> _INSTRUCTIONS FOR THE TASK_:
Extract, without alteration, each line from the start of the listing to the line bearing "return cotton.done()".

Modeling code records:
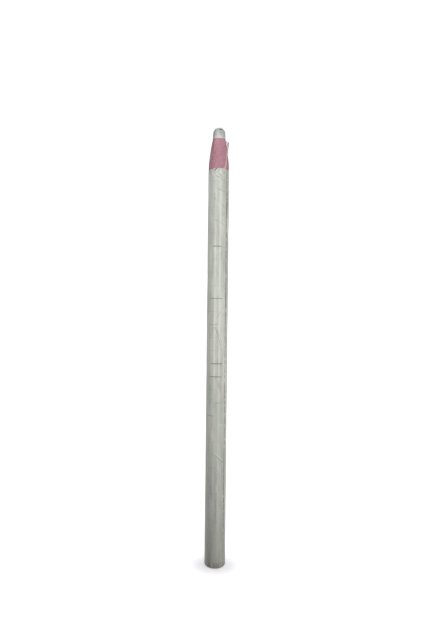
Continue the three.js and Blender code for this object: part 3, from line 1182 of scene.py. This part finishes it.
def cotton_thread_finish():
    cotton = Finish("cotton_thread", (0.64, 0.47, 0.46), 0.9)
    fuzz = cotton.grain((5200, 5200, 1600), 4, 0.6)
    cotton.tone = cotton.ramp(fuzz, cotton_tones)
    cotton.set("Sheen Weight", 0.15)
    cotton.bump(fuzz, 0.03 * mm, 0.8)
    return cotton.done()


def on_thread_side(radius, z, aside=0.0):
    """A point in the thread's upright plane, or a little aside of it."""
    return thread_out * radius + thread_aside * aside + Vector((0, 0, z))


def thread_route():
    """The middle of the thread, from inside the barrel to its loose end."""
    places = [on_thread_side(thread_centre, wrapper_top - root_depth + step * 0.45 * mm) for step in range(7)]
    for step in range(1, 7):
        turn = root_bend_turn * step / 6
        outward = root_bend * (1 - cos(turn))
        places.append(on_thread_side(thread_centre + outward, pivot.z - root_bend + root_bend * sin(turn)))
    for step in range(1, tail_steps + 1):
        share = step / tail_steps
        rise = tail_length * share
        lean = rise * tan(tail_lean) + tail_curl * share ** 2
        sway = tail_sway * sin(3.2 * share) * share
        places.append(on_thread_side(pivot_reach + lean, pivot.z + rise, sway))
    for _ in range(3):
        for index in range(1, len(places) - 1):
            places[index] = (places[index - 1] + places[index] * 2 + places[index + 1]) / 4
    return places


def strand(places, thick, thin):
    """A round strand along its places, as a closed mesh that tapers from thick to thin."""
    curve = bpy.data.curves.new("strand", "CURVE")
    curve.dimensions = "3D"
    curve.bevel_depth = thick
    curve.bevel_resolution = 2
    curve.use_fill_caps = True
    spline = curve.splines.new("POLY")
    spline.points.add(len(places) - 1)
    for index, place in enumerate(places):
        spline.points[index].co = (*place, 1)
        spline.points[index].radius = 1 + (thin / thick - 1) * index / (len(places) - 1)
    holder = bpy.data.objects.new("strand", curve)
    scene.collection.objects.link(holder)
    bpy.context.view_layer.update()
    mesh = bpy.data.meshes.new_from_object(holder.evaluated_get(bpy.context.evaluated_depsgraph_get()))
    bpy.data.objects.remove(holder)
    return mesh


def ply_route(route, ply):
    """One ply's way round the middle of the thread. The plies part at the end, and one strays."""
    travelled = [0.0]
    for first, second in zip(route, route[1:]):
        travelled.append(travelled[-1] + (second - first).length)
    places = []
    for index in range(len(route) - 1):
        along = (route[index + 1] - route[index]).normalized()
        other = along.cross(thread_aside).normalized()
        for step in range(ply_steps):
            share = step / ply_steps
            run = travelled[index] + share * (travelled[index + 1] - travelled[index])
            left = travelled[-1] - run
            turn = tau * (run / ply_lay + ply / ply_count)
            spread = ply_offset * (1 + 1.1 * max(1 - left / loose_length, 0))
            place = route[index].lerp(route[index + 1], share)
            place += (thread_aside * cos(turn) + other * sin(turn)) * spread
            if ply == stray_ply:
                place += thread_aside * stray_aside * max(1 - left / tail_length, 0) ** 2
            places.append(place)
    return places


def fibre_route(route, dice):
    """One fibre that stands out of the cut end."""
    heading = (route[-1] - route[-4]).normalized()
    side = Vector((dice.uniform(-1, 1), dice.uniform(-1, 1), dice.uniform(-0.3, 0.6)))
    root = route[-1] - heading * dice.uniform(0.5, 1.6) * mm + side * 0.14 * mm
    reach = dice.uniform(0.4, 1.1) * mm
    shares = [step / fibre_steps for step in range(fibre_steps + 1)]
    return [root + heading * reach * share + side * (fibre_spread * share ** 1.6) for share in shares]


def twisted_thread():
    route = thread_route()
    dice = random.Random(thread_seed)
    shape = bmesh.new()
    for ply in range(ply_count):
        shape.from_mesh(strand(ply_route(route, ply), ply_radius, ply_radius))
    for _ in range(fray_fibres):
        shape.from_mesh(strand(fibre_route(route, dice), fibre_radius, fibre_tip_radius))
    bmesh.ops.recalc_face_normals(shape, faces=shape.faces)
    return shape


cotton_thread = cotton_thread_finish()
pull_thread_end = finished_piece("pull_thread_end", twisted_thread(), cotton_thread)
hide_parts("thread_tail")
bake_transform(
    pull_thread_end, "root", "thread_end",
    start=on_thread_side(thread_centre + 0.1 * mm, wrapper_top),
    end=on_thread_side(pivot_reach + 0.05 * mm, pivot.z + 0.9 * mm),
)
inner_thread = frame["nodes"]["pull_thread"]
inner_thread.data.materials.clear()
inner_thread.data.materials.append(cotton_thread)
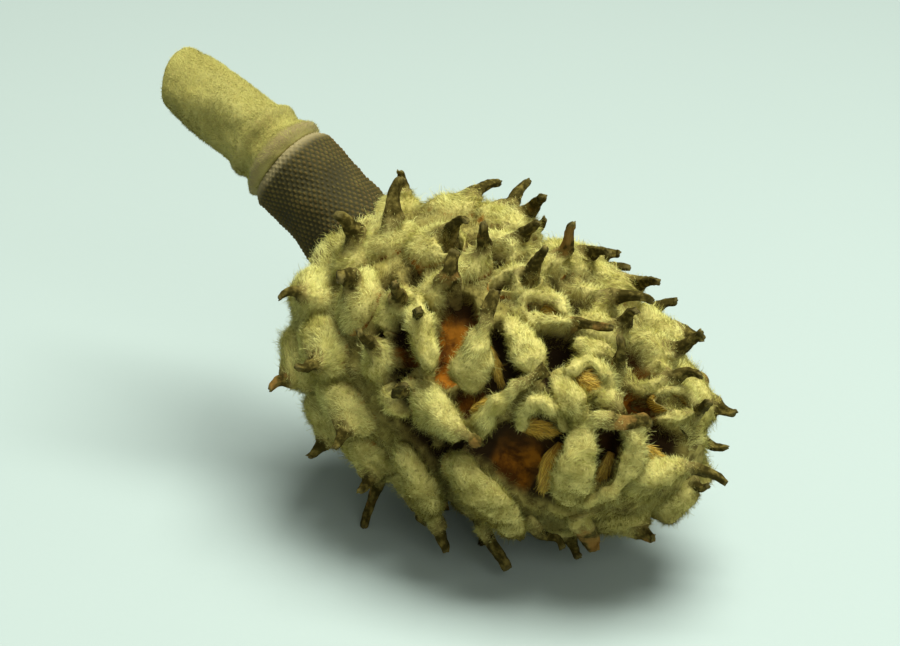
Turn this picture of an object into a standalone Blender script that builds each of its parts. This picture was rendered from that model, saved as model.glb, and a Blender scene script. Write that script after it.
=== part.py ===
"""A dry magnolia seed pod lying on its side: a woolly cone of beaked follicles, some gaping, with its scar
collar and cut stalk. Metres, +Z up, cone axis along +X with the apex dipping to the surface under it."""

import math
import random

import bmesh
import bpy
import numpy as np
from mathutils import Matrix, Vector

# Cone, measured over the wool and without the beaks
CONE_LENGTH = 0.066
CONE_RADIUS = 0.0231
WIDEST_AT = 0.38  # share of the length from the base
BACK_SWELL = 0.484  # half-lengths of the two half ellipses that make the egg, as shares of the length
FRONT_SWELL = 0.62
CORE_SHARE = 0.66  # radius of the woody axis under the follicles, as a share of the cone's
CONE_DIP = math.radians(8.5)  # how far the apex points down

# The photograph's view of the cone: pixels of its 900 x 646 frame, and where the camera stood
PHOTO_MIDDLE = (450, 323)
PHOTO_FOCAL = 2117
CONE_PIXEL = (686, 328)
VIEW_DISTANCE = 0.442
VIEW_TURN = math.radians(38.0)
VIEW_HEIGHT = math.radians(27.0)

# Follicles that the photograph shows: middle and beak tip in its pixels, read by eye, and how far each gapes
SEEN_FOLLICLES = (
    ((590, 222), (602, 180), 0.0),
    ((567, 236), (560, 207), 0.0),
    ((629, 225), (654, 211), 0.0),
    ((658, 240), (665, 216), 0.0),
    ((645, 196), (680, 186), 0.0),
    ((678, 197), (697, 182), 0.0),
    ((686, 208), (711, 196), 0.0),
    ((682, 227), (709, 212), 0.0),
    ((716, 240), (731, 216), 0.0),
    ((690, 254), (715, 232), 0.0),
    ((732, 236), (761, 234), 0.0),
    ((631, 262), (646, 235), 0.0),
    ((568, 270), (558, 253), 0.0),
    ((748, 268), (794, 269), 0.0),
    ((766, 255), (794, 261), 0.0),
    ((757, 291), (780, 275), 0.0),
    ((711, 280), (762, 296), 0.35),
    ((797, 304), (831, 297), 0.0),
    ((797, 325), (829, 323), 0.0),
    ((746, 327), (769, 300), 0.9),
    ((660, 312), (673, 266), 0.0),
    ((683, 332), (712, 322), 1.2),
    ((633, 358), (662, 377), 0.0),
    ((798, 396), (847, 405), 0.3),
    ((756, 396), (788, 364), 1.1),
    ((706, 386), (722, 366), 1.1),
    ((617, 408), (639, 457), 0.0),
    ((665, 440), (684, 470), 0.0),
    ((694, 434), (725, 455), 0.0),
    ((738, 432), (750, 457), 0.0),
    ((668, 412), (691, 442), 0.0),
    ((808, 348), (834, 344), 0.5),
    ((598, 277), (602, 262), 0.0),
    ((614, 292), (618, 275), 0.0),
    ((586, 314), (573, 297), 0.0),
    ((735, 350), (744, 342), 0.0),
    ((600, 345), (606, 330), 0.0),
    ((620, 325), (630, 322), 0.0),
)

# The other follicles follow a spiral from the base to the apex
SPIRAL_TURNS = 80
GOLDEN_ANGLE = math.radians(137.508)
SPIRAL_START = math.radians(20.0)
SPACING = 0.0100
LEAST_SPACING = 0.0078
EASING_ROUNDS = 14
SEED = 11
GAPE_SHARE = 0.24

HALF_LENGTH = 0.0060
HALF_WIDTH = 0.0045
LENS_POWER = 1.25  # over 1 points the two ends of a follicle's outline
ROOT_SINK = 0.0025
CLOSED_SIDES = 6
OPEN_SIDES = 8

# Beaks, the dried styles
BEAK_LENGTH = 0.0080
BEAK_FOOT_RADIUS = 0.0015
BEAK_RADIUS = 0.0010
BEAK_TIP_RADIUS = 0.00075
BEAK_SIDES = 5
STUB_SHARE = 0.38  # length of the broken beaks between the seen ones and at the apex
APEX_SHARE = 0.70
HIDDEN_SHARE = 0.33  # what the photograph hides below the base end

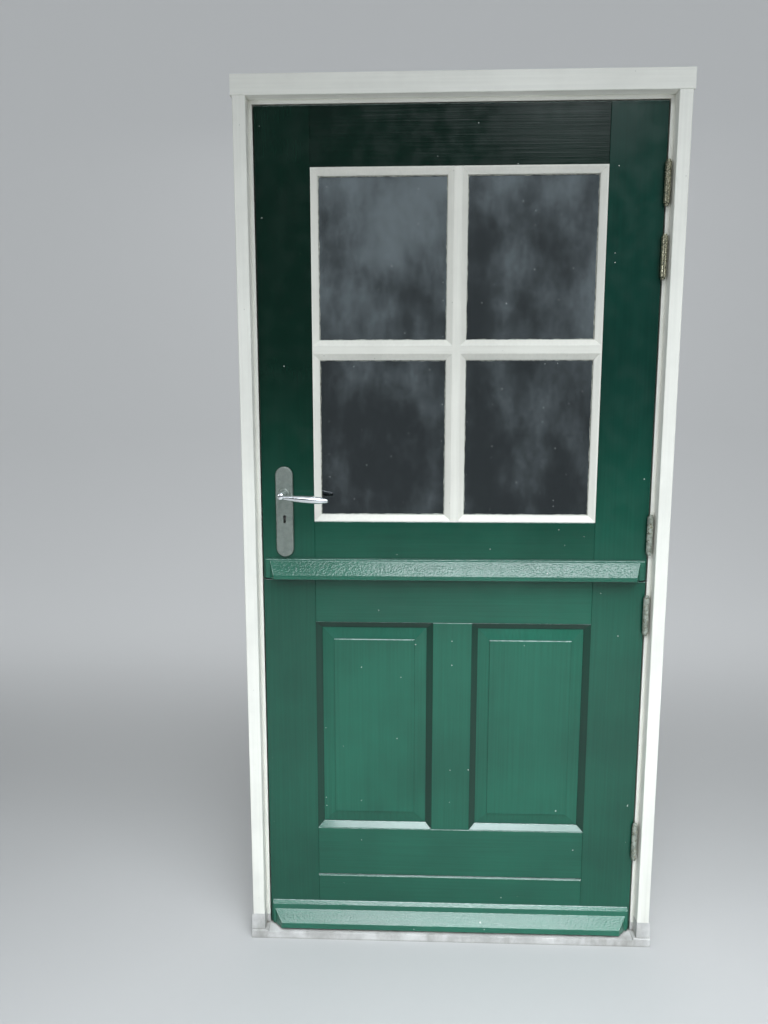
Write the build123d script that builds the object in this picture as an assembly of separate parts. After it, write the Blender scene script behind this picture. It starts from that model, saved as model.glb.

> _WORKED ANSWER_:
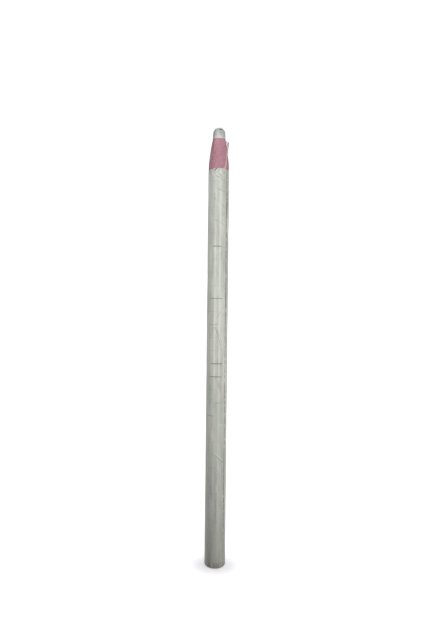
Continue the three.js and Blender code for this object: part 3, from line 1182 of scene.py. This part finishes it.
def cotton_thread_finish():
    cotton = Finish("cotton_thread", (0.64, 0.47, 0.46), 0.9)
    fuzz = cotton.grain((5200, 5200, 1600), 4, 0.6)
    cotton.tone = cotton.ramp(fuzz, cotton_tones)
    cotton.set("Sheen Weight", 0.15)
    cotton.bump(fuzz, 0.03 * mm, 0.8)
    return cotton.done()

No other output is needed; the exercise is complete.